In questo modo, si evita di peggiorare la situazione generale.
In generale, si può dire che CBD e ΤHC siano in grado di bloccare i meccanismi sia spinali sia periferici, attenuando notevolmente i dolori legati alla sindrome dell’intestino irritabile. Diverse ricerche effettuate negli ultimi anni, hanno dimostrato che i cannabinoidi sono in grado di ridurre il reflusso gastroesofageo, una delle principali conseguenze dell’intestino irritabile.
Per entrare ancora più nello specifico citiamo uno studio del 2003, che ha rilevato come il ΤHC sia in grado di ridurre i movimenti intestinali spontanei. Un’altra ricerca effettuata l’anno successivo ha portato in luce il ruolo dei trattamenti a base di cannabinoidi nella gestione del dolore neuropatico.
Un punto di vista degno di nota sul tema è quello del neurologo Ethan Russo. Operativo a Seattle, nel 2008 ha affermato che la sindrome dell’intestino irritabile potrebbe essere legata a una carenza di endocannabinoidi. Il sistema endocannabinoide ha un rolo essenzaile nella gestione di molti processi del nostro organismo.

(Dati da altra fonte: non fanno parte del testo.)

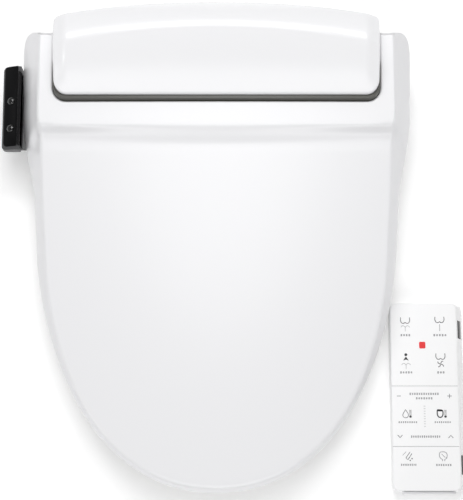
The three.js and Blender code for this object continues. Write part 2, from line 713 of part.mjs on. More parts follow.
function makePinion(name, side) {
  const centre = GEAR.rackLine - (GEAR.module * GEAR.teeth) / 2;
  const geometry = new THREE.ExtrudeGeometry(pinionProfile(), { depth: GEAR.width, bevelEnabled: false });
  const x = side * NOZZLE.x - GEAR.width / 2;
  const toSide = new THREE.Matrix4().set(0, 0, 1, x, 1, 0, 0, GEAR.at, 0, 1, 0, centre, 0, 0, 0, 1);
  const wheel = toSolid(geometry.applyMatrix4(toSide).applyMatrix4(onSlope));
  const ends = side > 0 ? [NOZZLE.x - 3, 31] : [-31, -NOZZLE.x + 3];
  const shaft = rod("x", 1.2, ...ends, GEAR.at, centre, 12, onSlope);
  piece(slope, `${name}_pinion`, join(wheel, shaft), WHITE_INNER);

  const span = side > 0 ? [26, 40] : [-40, -26];
  const bore = side > 0 ? [25, 33] : [-33, -25];
  const can = rod("x", 11.5, ...span, GEAR.at, centre, 24, onSlope);
  const hole = rod("x", 1.6, ...bore, GEAR.at, centre, 12, onSlope);
  piece(slope, `${name}_motor`, cut(can, hole), MOTOR);
}

// ---------------------------------------------------------------- water side

function makeWaterSide() {
  const { x0, x1, y0, y1, z0, z1 } = TANK;
  const wall = 3;
  const tank = box(x0, x1, y0, y1, z0, z1);
  const cavity = box(x0 + wall, x1 - wall, y0 + wall, y1 - wall, z0 + wall, z1 - wall);
  const port = rod("z", 4, 60, 74, -60, 30, 16);
  const bore = rod("z", 2.5, 60, 75, -60, 30, 16);
  piece(root, "water_tank", cut(join(tank, port), cavity, bore), WHITE_INNER);
  piece(root, "tank_heater", rod("x", 5, x0 + 8, x1 - 8, 8, 36, 16), STEEL);

  const valve = box(-150, -128, -12, 10, 12, 32);
  const coil = rod("z", 9, 31, 52, -139, -1, 20);
  piece(root, "solenoid_valve", join(valve, coil), GREY);

  const { x, z, r, boreR, rear } = INLET;
  const stub = rod("y", r, 12, rear, x, z, 24);
  const collar = rod("y", 10.5, 16, 24, x, z, 6);
  const branch = rod("x", 5, x, -152.5, 16, z, 16);
  const waterway = rod("y", boreR, 22, rear + 1, x, z, 20);
  piece(root, "water_inlet", join(cut(join(stub, collar), waterway), branch), STEEL);
}

// ---------------------------------------------------------------- electrics

function makeElectrics() {
  const board = box(20, 140, 10, 46, 96, 97.6);
  const chips = [
    box(30, 50, 16, 32, 97, 100),
    box(64, 74, 20, 40, 97, 101),
    rod("z", 5, 97, 107, 92, 30, 16),
    rod("z", 5, 97, 107, 108, 30, 16),
    box(122, 134, 16, 38, 97, 106),
  ];
  piece(root, "control_board", join(board, ...chips), BOARD);
  const transformer = box(104, 149, -26, 8, 14, 56);
  const sink = box(110, 143, -22, 4, 55, 61);
  piece(root, "power_module", join(transformer, sink), GREY);
  const cordR = 3.4;
  const gland = [
    [cordR, 22],
    [8.2, 22],
    [8.2, 26.9],
    [5.9, 26.9],
    [5.9, 30.6],
    [8, 30.6],
    [5.6, 40],
    [cordR, 40],
    [cordR, 22],
  ];
  const backwards = new THREE.Matrix4().makeRotationX(-Math.PI / 2).setPosition(GLAND.x, 0, GLAND.z);
  piece(root, "power_gland", turned(gland, backwards, 20), RUBBER);
}

// ---------------------------------------------------------------- dryer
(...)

In primo piano troviamo senza dubbio l’appetito, la digestione e la regolazione del sistema immunitario.
Secondo un altro studio risalente al 2008, i cannabinoidi sarebbero in grado di abbassare la sensibilità e gli stati infiammatori in pazienti con disturbi gastrointestinali.
Per completare il quadro, è il caso di citare uno studio statunitense del 2011 secondo il quale il CBD, metabolita non psicoattivo della cannabis, sarebbe in grado di trattare le malattie infiammatorie intestinali. Da ricordare, visto che si tratta di CBD, è che non si parla di effetti psicotropi.
Per concludere, la cannabis può realmente aiutarci a sconfiggere la sindrome da intestino irritabile?
Sono tante le persone che fanno uso di cannabis per ridurre i sintomi dei problemi intestinali. Nella maggior parte dei casi, viene riferita una riduzione degli stessi. La ricerca, come abbiamo appena visto, si è espressa diverse volte in merito.
Secondo alcuni studi, gli endocannabinoidi presenti nel nostro organiso sono fondamentali per raggiungere l’omeostasi, ossia un equilibrio fisiologico tra le diverse funzioni. Nel caso specifico, la sindrome dell’intestino irritabile è da considerare come un problema microbico influenzato dal sistema endocannabinoide.
Sono sempre di più le ricerche scientifiche che dimostrano che la modulazione farmacologica del sistema cannabinoide endogeno è in grado di aprire la strada a approcci finalizzati al trattamento di patologie gastrointestinali, come per esempio nausea, vomito, ulcera e morbo di Chron. Per il trattamento di queste e altre patologie intestinali, il CBD e il ΤHC sembrano soluzioni a dir poco efficaci.
Per capire meglio la situazione, però, è il caso di tenere gli occhi aperti sugli sviluppi della ricerca.